Our task would be to seek and solicit from the workshop contributors the best comparative methods (through case studies) for making a critical analysis of the sequence from secular to ethno-religious phases of the state-led majority-generating exclusivism.

Macro Context:

The Cold War divisions of the world, based on the state-sustained military-industrial  globalization, stood in the affinity with secular nationalisms, while the current stage of economic globalization is of a fragmenting, anti-state  form, and affirms ethno-religious, or culturalist nationalisms.

In the process, religious systems have been applied over various ethno-national projects. Church officials have become religious entrepreneurs tasked with the de-secularization of society. The politicization of religion has been followed by the confessionalization of public life, whose aim is to certify and ensure privileges for dominant ‘peoples’ via their given-at-birth denomination.

Further (on the ideological plane), the religious monopoly over defining identity features of the (majority) citizens in these new nationalisms actually strengthens the secularization process:  religion is being transformed into ideology (David Martin, 2005), resulting in the profanization of religion (Weber). The paradox of the takeover of the grand secular utopian visions and ideologies by religious fundamentalisms is that in the process the latter become secularized.

One of the final questions would be to explore why and how the secularist and religious political factions have for long maintained their antipode positions as major stakes in the political competition.

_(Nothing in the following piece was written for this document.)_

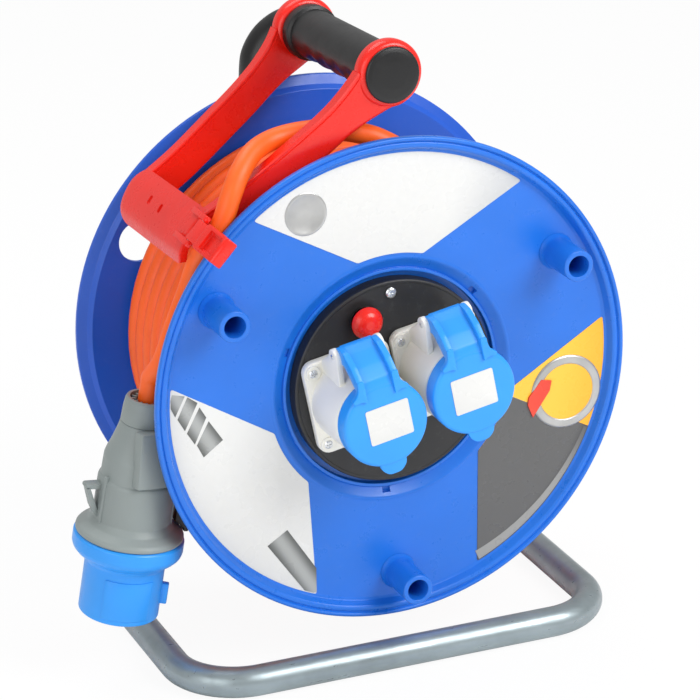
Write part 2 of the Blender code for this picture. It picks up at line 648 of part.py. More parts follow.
def make_barrel(finishes, drum_axis):
    inner = BARREL_RADIUS - BARREL_WALL
    wall = [(inner, FRONT_WALL_Y + GAP), (BARREL_RADIUS, FRONT_WALL_Y + GAP),
            (BARREL_RADIUS, REAR_WALL_Y - GAP), (inner, REAR_WALL_Y - GAP)]
    barrel = solid("drum_barrel", turned(wall, 32), finishes["blue"], drum_axis)
    entry = polar(1.0, 200.0)
    turn = Vector((0, 1, 0)).rotation_difference(entry).to_euler()
    cut(barrel, cylinder("cable_entry", CABLE_RADIUS + GAP, 60, 90, 12, finishes["blue"], drum_axis,
                         at=(0, 118, 0), turn=turn))
    gland = [(5.6, 49), (6.8, 49), (7.6, 62), (9.5, 66), (9.5, 71.4), (5.6, 71.4)]
    solid("barrel_gland", turned(gland, 12), finishes["black"], drum_axis, at=(0, 118, 0), turn=turn)
    solid("terminal_block", box((40, 18, 16), (0, REAR_WALL_Y - 3.0 - 9.3, -44)), finishes["pale"],
          drum_axis)
    bush = [(AXLE_RADIUS + GAP, 80.5), (14, 80.5), (14, 81.7), (10.5, 81.7), (10.5, 140.9),
            (AXLE_RADIUS + GAP, 140.9)]
    solid("axle_bush", turned(bush, 12), finishes["brass"], drum_axis)


def make_panel(finishes, drum_axis, socket_axes):
    disc = [(0, PANEL_Y), (60.2, PANEL_Y), (PANEL_RADIUS, 3.8), (PANEL_RADIUS, LEDGE_Y - GAP),
            (58.2, LEDGE_Y - GAP), (58.2, 6.1), (0, 6.1)]
    panel = solid("socket_panel", turned(disc, 32), finishes["black"], drum_axis)
    x, z = PANEL_SCREW_PLACE
    cut(panel, cylinder("panel_screw_hole", 2.1, 0, 20, 10, finishes["black"], drum_axis,
                        at=(x, 0, z)))
    x, z = RESET_PLACE
    cut(panel, cylinder("breaker_hole", 8.7, 0, 20, 16, finishes["black"], drum_axis, at=(x, 0, z)))
    for side, axis in socket_axes.items():
        cut(panel, cylinder(f"{side}_wire_hole", 14.4, 0, 20, 16, finishes["black"], axis))
        for corner, (sx, sz) in SOCKET_SCREWS.items():
            cut(panel, cylinder(f"{side}_panel_hole_{corner}", 2.0, 0, 20, 6, finishes["black"],
                                axis, at=(sx, 0, sz)))
    x, z = PANEL_SCREW_PLACE
    screw = [(0, 0.9), (2.4, 1.1), (3.2, 2.0), (3.2, PANEL_Y - GAP), (1.6, PANEL_Y - GAP),
             (1.6, 12.5), (0, 12.5)]
    solid("panel_screw", turned(screw, 12), finishes["steel"], drum_axis, at=(x, 0, z))


def make_breaker(finishes, drum_axis):
    x, z = RESET_PLACE
    case = solid("cutout_case", prism(rounded_rectangle(19, 16, 2, 2), 6.4, 34), finishes["black"],
                 drum_axis, at=(x, 0, z))
    weld(case, cylinder("cutout_neck", 8.4, 1.6, 8.0, 16, finishes["black"], drum_axis, at=(x, 0, z)))
    cut(case, cylinder("cutout_bore", 6.3, 0, 13, 16, finishes["black"], drum_axis, at=(x, 0, z)))
    dome = [(0, -8), (3.6, -7.6), (6.6, -6.2), (8.7, -4), (9.5, -1.8), (5.9, -1.8), (5.9, 8), (0, 8)]
    solid("reset_button", turned(dome, 16), finishes["red"], drum_axis, at=(x, 0, z))


def make_socket(side, finishes, axis):
    pale = finishes["pale"]
    rear = PANEL_Y - GAP
    shell = [(12, 10), (14, 10), (14, rear), (26.0, rear), (26.0, -3), (24.6, -36),
             (COLLAR_RADIUS, -37), (COLLAR_RADIUS, COLLAR_TIP_Y), (COLLAR_BORE, COLLAR_TIP_Y),
             (COLLAR_BORE, 0.5), (12, 0.5)]
    body = solid(f"{side}_socket_body", turned(shell, 20), pale, axis)
    plate = solid(f"{side}_plate", prism(rounded_rectangle(*PLATE_SIZE, 7), -2.5, rear), pale, axis)
    hollow = [(0, -60), (COLLAR_BORE, -60), (COLLAR_BORE, 0.5), (12, 0.5), (12, 30), (0, 30)]
    cut(plate, solid(f"{side}_plate_hollow", turned(hollow, 20), pale, axis))
    weld(body, plate)
    ear_outline = [(-1.5, 19.9), (-1.5, 27), (-10, 33), (-18, 37), (-21.5, 42.5), (-26, 44),
                   (-30, 42), (-31, 38), (-29, 30), (-27, 19.9)]
    for name, start, stop in (("inner_ear", 11.5, 15.0), ("outer_ear", -15.0, -11.5)):
        weld(body, solid(f"{side}_{name}", prism(ear_outline, start, stop, along="X"), pale, axis))
    for corner, (x, z) in SOCKET_SCREWS.items():
        cut(body, cylinder(f"{side}_plate_hole_{corner}", 2.0, -10, 10, 6, pale, axis, at=(x, 0, z)))
        screw = [(0, -4.3), (2.6, -4.0), (3.0, -2.8), (1.6, -2.8), (1.6, 9), (0, 9)]
        solid(f"{side}_socket_screw_{corner}", turned(screw, 6), finishes["steel"], axis, at=(x, 0, z))
    pin_place = (0, LID_PIN_Y, LID_PIN_Z)
    across = (0, 0, math.radians(90))
    cut(body, cylinder(f"{side}_ear_bore", 1.8, -20, 20, 12, pale, axis, at=pin_place, turn=across))
    cylinder(f"{side}_lid_pin", 1.5, -16, 16, 10, finishes["steel"], axis, at=pin_place, turn=across)

    contacts = [(0, -30), (16.5, -30), (16.5, -8), (22.2, -8), (22.2, 0.2), (0, 0.2)]
    insert = solid(f"{side}_socket_insert", turned(contacts, 20), pale, axis)
    for name, (angle, radius) in PLUG_PINS.items():
        cut(insert, cylinder(f"{side}_{name}_hole", radius + 0.3, -40, -4, 8, pale, axis,
                             at=polar(SLEEVE_CIRCLE, angle)))
    return pin_place


def make_lid(side, finishes, lid_axis):
    blue = finishes["lid_blue"]
    down = Vector((0, -LID_PIN_Y, -LID_PIN_Z))
    cap = [(0, LID_FACE_Y), (23.8, LID_FACE_Y), (LID_RADIUS, LID_FACE_Y + 1.4), (LID_RADIUS, -38.5),
           (24.2, -38.5), (24.2, -44.2), (0, -44.2)]
    lid = solid(f"{side}_lid", turned(cap, 20), blue, lid_axis, at=down)
    arm = [(LID_FACE_Y + 2.5, 17.5), (LID_FACE_Y, 19), (LID_ARM_Y, 24), (-50.2, 30), (-44, 37.5), (-35, 43.5),
           (-27, 44.3), (-22, 42), (-21.3, 38.5), (-23, 35.2), (-33, 34.8), (-39, 29.5),
           (-42.8, 25.6), (-45.5, 24.8), (-45.5, 17.5)]
    tab = [(-47.8, -21), (-48.6, -29.5), (-46, -31), (-43.2, -29.6), (-44.4, -26), (-45.2, -21)]
    weld(lid, solid(f"{side}_lid_arm", prism(arm, -11.2, 11.2, along="X"), blue, lid_axis, at=down),
         solid(f"{side}_lid_tab", prism(tab, -7, 7, along="X"), blue, lid_axis, at=down))
    cut(lid, cylinder(f"{side}_knuckle_bore", 1.8, -20, 20, 12, blue, lid_axis,
                      turn=(0, 0, math.radians(90))))
    slot = box((12.0, 16.0, 13.2), (0, 4.0, -2.9))
    cut(lid, solid(f"{side}_spring_slot", slot, blue, lid_axis))
    coils = 3
    coil = []
    for i in range(coils * 8 + 1):
        angle = math.tau * i / 8
        coil.append((-3.6 + 2.4 * i / 8, 2.7 * math.cos(angle), 2.7 * math.sin(angle)))
    tube(f"{side}_lid_spring", coil, 0.6, 0, finishes["steel"], lid_axis)


def main():
    clear_scene()
    finishes = make_finishes()
    reel = empty("reel_axis", at=(0, FRONT_RIM_Y, AXLE_HEIGHT))
    drum_axis = empty("drum_axis", reel)
    grip_axis = empty("grip_axis", reel, at=(0, 0, GRIP_HEIGHT), turn=(-GRIP_SLOPE, 0, 0))
    make_stand(finishes, reel)
    make_handle(finishes, reel, grip_axis)
    make_bail(finishes, reel, grip_axis)
    make_plug(finishes, plug_frame(reel))
    make_cable(finishes, drum_axis, reel)
    make_flanges(finishes, drum_axis)
    make_barrel(finishes, drum_axis)
    sockets = {side: empty(f"{side}_socket_axis", drum_axis, at=(x, 0, z), turn=(0, -SOCKET_TILT, 0))
               for side, (x, z) in SOCKET_PLACES.items()}
    make_panel(finishes, drum_axis, sockets)
    make_breaker(finishes, drum_axis)
    for side, axis in sockets.items():
        pin_place = make_socket(side, finishes, axis)
        make_lid(side, finishes, empty(f"{side}_lid_axis", axis, at=pin_place))


main()
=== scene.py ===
"""Extension cord reel: the visible model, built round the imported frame.

Shapes are written in millimetres in the reel's own axes: X right, Y to the rear from the front
rim's plane, Z up from the axle. The matrices below put each group where the frame has it, and
turn millimetres into metres.
"""

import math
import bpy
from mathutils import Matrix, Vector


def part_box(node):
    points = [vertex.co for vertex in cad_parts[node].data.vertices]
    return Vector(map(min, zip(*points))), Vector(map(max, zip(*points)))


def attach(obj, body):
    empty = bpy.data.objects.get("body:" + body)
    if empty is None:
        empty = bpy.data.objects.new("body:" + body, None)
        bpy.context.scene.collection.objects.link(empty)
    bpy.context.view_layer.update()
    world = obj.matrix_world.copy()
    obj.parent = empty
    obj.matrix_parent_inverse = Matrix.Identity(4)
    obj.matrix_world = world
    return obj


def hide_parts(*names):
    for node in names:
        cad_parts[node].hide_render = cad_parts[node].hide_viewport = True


bl_info = {
    "name": "Extension cord reel",
    "version": (1, 0, 0),
    "blender": (4, 5, 0),
    "location": "3D View > Sidebar > Cord Reel",
    "description": "Builds a cable drum on its tube stand, piece by piece, with its studio stage",
    "category": "Object",
}

import bmesh
import bpy
from bpy.props import FloatProperty, FloatVectorProperty, IntProperty, PointerProperty
from mathutils import Matrix, Vector

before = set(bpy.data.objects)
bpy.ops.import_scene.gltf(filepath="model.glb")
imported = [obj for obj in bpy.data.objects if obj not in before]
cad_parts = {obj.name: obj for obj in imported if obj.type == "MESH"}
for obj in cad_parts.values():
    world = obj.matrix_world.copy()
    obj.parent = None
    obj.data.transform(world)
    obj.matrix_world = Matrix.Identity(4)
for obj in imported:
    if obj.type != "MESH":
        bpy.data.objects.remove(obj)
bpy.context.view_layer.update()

MM = 0.001
FLANGE_LOW, FLANGE_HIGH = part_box("front_flange")
AXLE = Vector((0.0, FLANGE_LOW.y, (FLANGE_LOW.z + FLANGE_HIGH.z) / 2))


def place(x, y, z):
    return Matrix.Translation((x, y, z))


def tilt(degrees, axis="Y"):
    return Matrix.Rotation(math.radians(degrees), 4, axis)


# where each group stands
REEL = Matrix.Translation(AXLE) @ Matrix.Scale(MM, 4)
GRIP_HEIGHT, GRIP_LEAN = 181.1, 2.6
GRIP = REEL @ place(0, 0, GRIP_HEIGHT) @ tilt(-GRIP_LEAN, "X")
SOCKETS = {side: REEL @ place(x, 0, z) @ tilt(-11)
           for side, (x, z) in {"left": (-27.2, -3.2), "right": (26.6, 7.3)}.items()}
CLIP_ANGLE, CLIP_RADIUS = math.radians(137.6), 154.2
CLIP = (REEL @ place(CLIP_RADIUS * math.cos(CLIP_ANGLE), 10.5, CLIP_RADIUS * math.sin(CLIP_ANGLE))
        @ Matrix.Rotation(math.pi / 2 - CLIP_ANGLE, 4, "Y"))
PLUG_DOWN = Vector((-0.154, 0.063, -0.986)).normalized()
PLUG_FRONT = (Vector((0, -1, 0)) + PLUG_DOWN * PLUG_DOWN.y).normalized()
PLUG_TOP = Vector((-139.2, 32.0, -4.6))
PLUG = (REEL @ Matrix.Translation(PLUG_TOP)
        @ Matrix((PLUG_DOWN.cross(PLUG_FRONT), PLUG_DOWN, PLUG_FRONT)).transposed().to_4x4())

CUT_OUT = REEL @ place(-18.6, 0, 39.9)
PANEL_SCREW = REEL @ place(-2.0, 0, 54.0)
BADGE = REEL @ place(110.4, 0, -25.4)
STICKER = REEL @ place(-51.5, 0, 106.5)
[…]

We will solicit papers where each contributor would write a country case-study, and we, as co-directors, shall offer (apart from our own case studies) a synthesizing comparative and theoretical analysis. We would select at least one paper for each country in the regions under study, and make sure that there would be a stimulating match between  the junior scholars finalizing their first large field study and senior colleagues that would prompt original theoretical and comparative historical debates.